Pas plus tard qu’à la fin septembre, nous apprenions que la Tiger Team, une association, composée de représentants de l’industrie et du gouvernement, a participé à l’élaboration d’une réforme portant sur l’édition génomique, ou la modification de gènes. Figuraient, dans la liste des acteurs industriels, deux grandes compagnies lobbyistes, CropLife et le Conseil des grains du Canada, dont l’un des objectifs premiers est de prouver que l’édition génomique ne constitue aucun risque pour la santé humaine.

Dans le Pontiac, plus près de chez nous, Jane Toller, la directrice de notre MRC, s’est faite, depuis quelques années déjà, la porte-parole d’un projet d’incinération des déchets. Mais celle-ci semble avoir outrepassé son rôle de porte-parole d’un projet public pour devenir l’émissaire de la compagnie Covanta qui a des intérêts particuliers dans l’affaire puisqu’elle est un des leaders en matière de gestion de déchets municipaux, si l’on en croit la compagnie elle-même dont les propos sont corroborés par Jane Toller.

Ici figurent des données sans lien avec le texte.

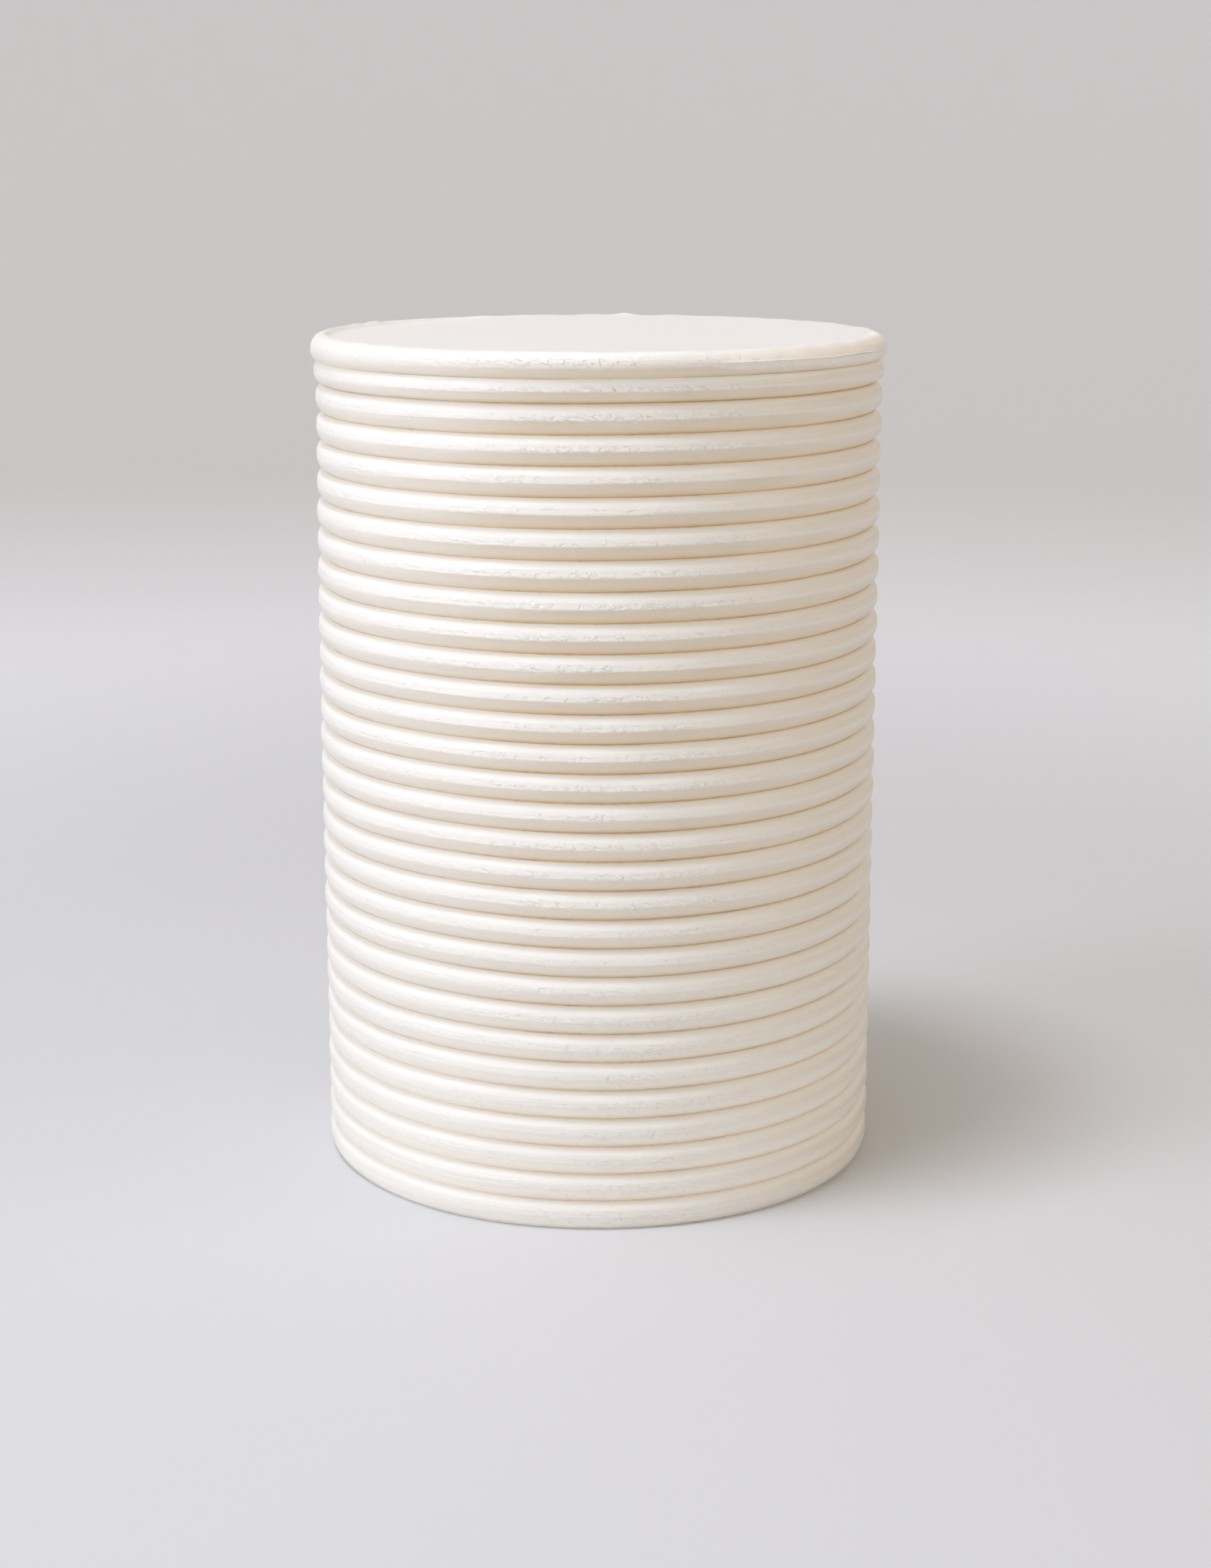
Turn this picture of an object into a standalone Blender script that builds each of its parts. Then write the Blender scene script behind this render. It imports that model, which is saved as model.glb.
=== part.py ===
"""Tall round layer cake, uncut, combed all round with level ridges of white buttercream.

The cake stands on z = 0 with its axis on Z and its front towards -Y. All lengths are in metres.
The wall is a stack of ridges, each separated from the next by a sharp groove, and the flat top
lies a millimetre inside a thin raised rim.
"""

import math

import bpy

CAKE_RADIUS = 0.0730
RIM_HEIGHT = 0.2158
RIM_RADIUS = 0.0702
TOP_SINK = 0.0010
TOP_RADIUS = 0.0686

RIDGE_COUNT = 30
RIDGE_STEPS = 5
GROOVE_DEPTH = 0.0022
GROOVE_SHARPNESS = 2.3
FOOT_RADIUS = 0.0716

SHOULDER_RIDGE_RADIUS = 0.0738
SHOULDER_RIDGE_HEIGHT = 0.2122
SHOULDER_GROOVE_HEIGHT = 0.2094
SHOULDER_GROOVE_RADIUS = 0.0720
SHOULDER_STEPS = 4

THIN_RIDGE_RADIUS = 0.0733
THIN_RIDGE_GROOVE_HEIGHT = 0.2036
THIN_RIDGE_GROOVE_RADIUS = 0.0706

TALL_RIDGE = 6.0
TALL_RIDGE_EXTRA = 0.036
TALL_RIDGE_REACH = 2.5

SIDES = 36
UNEVENNESS = 0.0006
UNEVENNESS_SIZE = 0.030

ICING_COLOR = (0.87, 0.83, 0.77, 1.0)
ICING_ROUGHNESS = 0.45


def clear_scene():
    """Removes the objects that a new Blender file starts with."""
    for thing in list(bpy.data.objects):
        bpy.data.objects.remove(thing, do_unlink=True)


def wall_groove_heights():
    """Heights of the grooves under the thin ridge, top to bottom, ending at the foot.

    The ridges are all of one height, apart from a few near the top that the comb left
    a little taller.
    """
    ridges = RIDGE_COUNT - 2
    weights = []
    for ridge in range(ridges):
        offset = (ridge + 1 - TALL_RIDGE) / TALL_RIDGE_REACH
        weights.append(1 + TALL_RIDGE_EXTRA * math.exp(-offset * offset))
    unit = THIN_RIDGE_GROOVE_HEIGHT / sum(weights)
    heights = [THIN_RIDGE_GROOVE_HEIGHT]
    for weight in weights:
        heights.append(heights[-1] - unit * weight)
    heights[-1] = 0.0
    return heights


def ridge_section(high, low, crest_radius, high_radius, low_radius):
    """Points down one ridge, from just under its upper groove to its lower groove."""
    points = []
    for step in range(1, RIDGE_STEPS + 1):
        along = 2 * step / RIDGE_STEPS - 1
        groove_radius = high_radius if along < 0 else low_radius
        depth = crest_radius - groove_radius
        radius = crest_radius - depth * abs(along) ** GROOVE_SHARPNESS
        height = high + (low - high) * (along + 1) / 2
        points.append((radius, height))
    return points


def shoulder_section():
    """Points from the rim over the rounded shoulder and down to the first groove."""
    reach = SHOULDER_RIDGE_RADIUS - RIM_RADIUS
    drop = RIM_HEIGHT - SHOULDER_RIDGE_HEIGHT
    points = []
    for step in range(SHOULDER_STEPS + 1):
        angle = math.radians(90 * step / SHOULDER_STEPS)
        radius = RIM_RADIUS + reach * math.sin(angle)
        height = SHOULDER_RIDGE_HEIGHT + drop * math.cos(angle)
        points.append((radius, height))
    middle = (SHOULDER_RIDGE_HEIGHT + SHOULDER_GROOVE_HEIGHT) / 2
    points.append((SHOULDER_RIDGE_RADIUS - 0.2 * GROOVE_DEPTH, middle))
    points.append((SHOULDER_GROOVE_RADIUS, SHOULDER_GROOVE_HEIGHT))
    return points


def cake_section():
    """The whole outline from the middle of the top, down the wall, to the middle of the base."""
    points = [(0.0, RIM_HEIGHT - TOP_SINK), (TOP_RADIUS, RIM_HEIGHT - TOP_SINK)]
    points += shoulder_section()
    points += ridge_section(
        SHOULDER_GROOVE_HEIGHT,
        THIN_RIDGE_GROOVE_HEIGHT,
        THIN_RIDGE_RADIUS,
        SHOULDER_GROOVE_RADIUS,
        THIN_RIDGE_GROOVE_RADIUS,
    )
    heights = wall_groove_heights()
    radii = [CAKE_RADIUS - GROOVE_DEPTH] * len(heights)
    radii[0] = THIN_RIDGE_GROOVE_RADIUS
    radii[-1] = FOOT_RADIUS
    for ridge in range(len(heights) - 1):
        points += ridge_section(
            heights[ridge], heights[ridge + 1], CAKE_RADIUS, radii[ridge], radii[ridge + 1]
        )
    points.append((0.0, 0.0))
    return points


def icing_material():
    """Warm white buttercream with a soft sheen."""
    material = bpy.data.materials.new("buttercream")
    material.use_nodes = True
    shader = material.node_tree.nodes["Principled BSDF"]
    shader.inputs["Base Color"].default_value = ICING_COLOR
    shader.inputs["Roughness"].default_value = ICING_ROUGHNESS
    shader.inputs["Metallic"].default_value = 0.0
    return material


def add_cake(collection):
    """Turns the outline about Z and makes the wall a little uneven, as icing is."""
    points = cake_section()
    mesh = bpy.data.meshes.new("cake")
    vertices = [(radius, 0.0, height) for radius, height in points]
    edges = [(index, index + 1) for index in range(len(points) - 1)]
    mesh.from_pydata(vertices, edges, [])
    mesh.materials.append(icing_material())

    cake = bpy.data.objects.new("cake", mesh)
    collection.objects.link(cake)

    wall = cake.vertex_groups.new(name="wall")
    wall.add([i for i, (radius, height) in enumerate(points) if radius > 0 and height > 0], 1.0, "REPLACE")

    screw = cake.modifiers.new("turn", "SCREW")
    screw.axis = "Z"
    screw.steps = SIDES
    screw.render_steps = SIDES
    screw.use_merge_vertices = True
    screw.merge_threshold = 0.00005
    screw.use_smooth_shade = True

    clouds = bpy.data.textures.new("hand of the icing", "CLOUDS")
    clouds.noise_scale = UNEVENNESS_SIZE
    clouds.noise_depth = 0
    uneven = cake.modifiers.new("uneven", "DISPLACE")
    uneven.texture = clouds
    uneven.texture_coords = "LOCAL"
    uneven.strength = UNEVENNESS
    uneven.vertex_group = wall.name
    return cake


def main():
    clear_scene()
    collection = bpy.data.collections.new("layer_cake")
    bpy.context.scene.collection.children.link(collection)
    add_cake(collection)


main()
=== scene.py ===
"""Studio picture of a tall layer cake, uncut, iced in white buttercream.

The icing is one closed skin. A comb has drawn its wall into level, rounded ridges, and a
palette knife has smoothed its top, which lies a little inside a thin, slightly ragged rim.
All lengths are in metres. The cake stands on z = 0 with its front towards -Y, and an
azimuth is counted from the front, positive towards the right as the camera sees it.
"""

import logging
import math
from dataclasses import dataclass, field
from enum import Enum
from typing import Any, Iterator

import bpy
import numpy as np
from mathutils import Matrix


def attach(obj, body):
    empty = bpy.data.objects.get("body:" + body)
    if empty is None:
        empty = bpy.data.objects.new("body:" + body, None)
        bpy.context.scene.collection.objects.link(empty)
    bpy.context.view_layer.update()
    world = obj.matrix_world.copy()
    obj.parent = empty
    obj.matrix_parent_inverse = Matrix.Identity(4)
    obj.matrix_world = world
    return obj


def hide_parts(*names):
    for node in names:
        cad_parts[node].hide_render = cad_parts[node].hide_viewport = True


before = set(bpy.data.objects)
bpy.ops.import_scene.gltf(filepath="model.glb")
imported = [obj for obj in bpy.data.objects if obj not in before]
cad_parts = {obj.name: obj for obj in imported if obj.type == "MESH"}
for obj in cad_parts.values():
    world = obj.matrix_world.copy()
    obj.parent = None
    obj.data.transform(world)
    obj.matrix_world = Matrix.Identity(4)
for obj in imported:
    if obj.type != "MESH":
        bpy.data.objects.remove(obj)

LOG = logging.getLogger("layer_cake")

IMAGE_WIDTH = 1545
IMAGE_HEIGHT = 2000
FRONT = -math.pi / 2

Span = tuple[float, float]
Point = tuple[float, float, float]
Color = tuple[float, float, float, float]


def turned(azimuth: np.ndarray | float) -> np.ndarray | float:
    """Turns an azimuth from the front, in degrees, into an angle about +Z, in radians."""
    return FRONT + np.radians(azimuth)


def angle_gap(angle: np.ndarray, centre: float) -> np.ndarray:
    """Gives the signed way round from one angle to others.

    Args:
        angle: Angles about +Z, in radians.
        centre: The angle that the gap is counted from.

    Returns:
        Gaps from -pi to pi, in radians.
    """
    return (angle - centre + math.pi) % (2 * math.pi) - math.pi


def bell(distance: np.ndarray, width: float) -> np.ndarray:
    """Gives a smooth hump, 1 in its middle and about 0.37 at its width."""
    return np.exp(-((distance / width) ** 2))


def step_up(value: np.ndarray | float, low: float, high: float) -> np.ndarray:
    """Rises smoothly from 0 at low to 1 at high."""
    share = np.clip((value - low) / (high - low), 0.0, 1.0)
    return share * share * (3.0 - 2.0 * share)


class Held(Enum):
    """Numbers that the mesh holds at its points for the icing's material."""

    ALONG = "along"
    LEVEL = "level"
    SOFT = "soft"


@dataclass(frozen=True)
class Ripple:
    """A smooth uneven field round the cake, which meets itself after a full turn.

    Attributes:
        seed: Seed of the random draw.
        swing: Typical height of the field, in its own unit.
        waves: Fewest and most waves in one turn.
        tall: Shortest length of a wave up the wall, in metres.
        terms: How many waves are summed.
    """

    seed: int
    swing: float
    waves: tuple[int, int]
    tall: float = 0.05
    terms: int = 9

    def at(self, angle: np.ndarray, height: np.ndarray | float = 0.0, own: int = 0) -> np.ndarray:
        """Reads the field.

        Args:
            angle: Angles about +Z, in radians.
            height: Heights above the base, in metres.
            own: A ridge's own number, added to the seed.

        Returns:
            The field's values, of the shape that angle and height share.
        """
        draw = np.random.default_rng(self.seed + own)
        total = np.zeros(np.broadcast(angle, height).shape)
        for _ in range(self.terms):
            turns = draw.integers(self.waves[0], self.waves[1] + 1)
            rise = draw.uniform(-1.0, 1.0) * 2 * math.pi / self.tall
            phase = draw.uniform(0.0, 2 * math.pi)
            total = total + np.cos(turns * angle + rise * height + phase)
        return self.swing * total / math.sqrt(self.terms / 2)


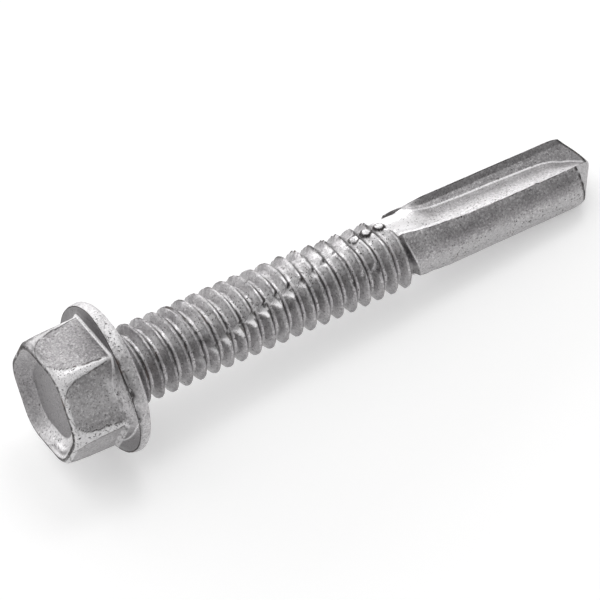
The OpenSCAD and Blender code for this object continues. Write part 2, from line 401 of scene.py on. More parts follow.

Dénominateur commun de ces deux nouvelles, la connivence établie de longue date entre instances industrielles et politiques n’est guère singulière. Que l’économie chapeaute nos actions et ce, depuis bien des années, ne constitue pas en soi une nouvelle suffisante que pour s’indigner. Toutefois, cette dernière prend une tournure plus préoccupante alors que, dans un cas comme dans l’autre, il est question de décisions prises sur base d’informations biaisées et partisanes. S’il m’apparaît normal de prendre en compte les intérêts économiques dans nos prises de décisions publiques, ces intérêts ne peuvent prévaloir sur la santé des gens ni même sur les valeurs éthiques qu’une société s’est données.

Sous les apparences d’une collaboration saine et efficace, vendue comme un modèle à répéter, ce sont finalement les compagnies économiques à qui l’on donne le droit « légitime » de décider de notre sort. Ce sont elles qui se mettent à définir nos façons de faire et surtout nos façons de voir. Ce sont elles qui manipulent les politiciens à tel point qu’elles finissent par ne plus faire qu’un avec eux. Bien malin celui qui saura différencier, dans ce type de partenariat, le discours de l’un et de l’autre, les documents mêlant les informations de l’industrie et du politique sans aucune distinction. Et dire que nos jeunes apprennent, pendant des années, à citer leurs sources! Si les politiciens suivaient leurs traces, peut-être ne les accuserait-on plus de comploter? Il y a bien là de quoi s’indigner.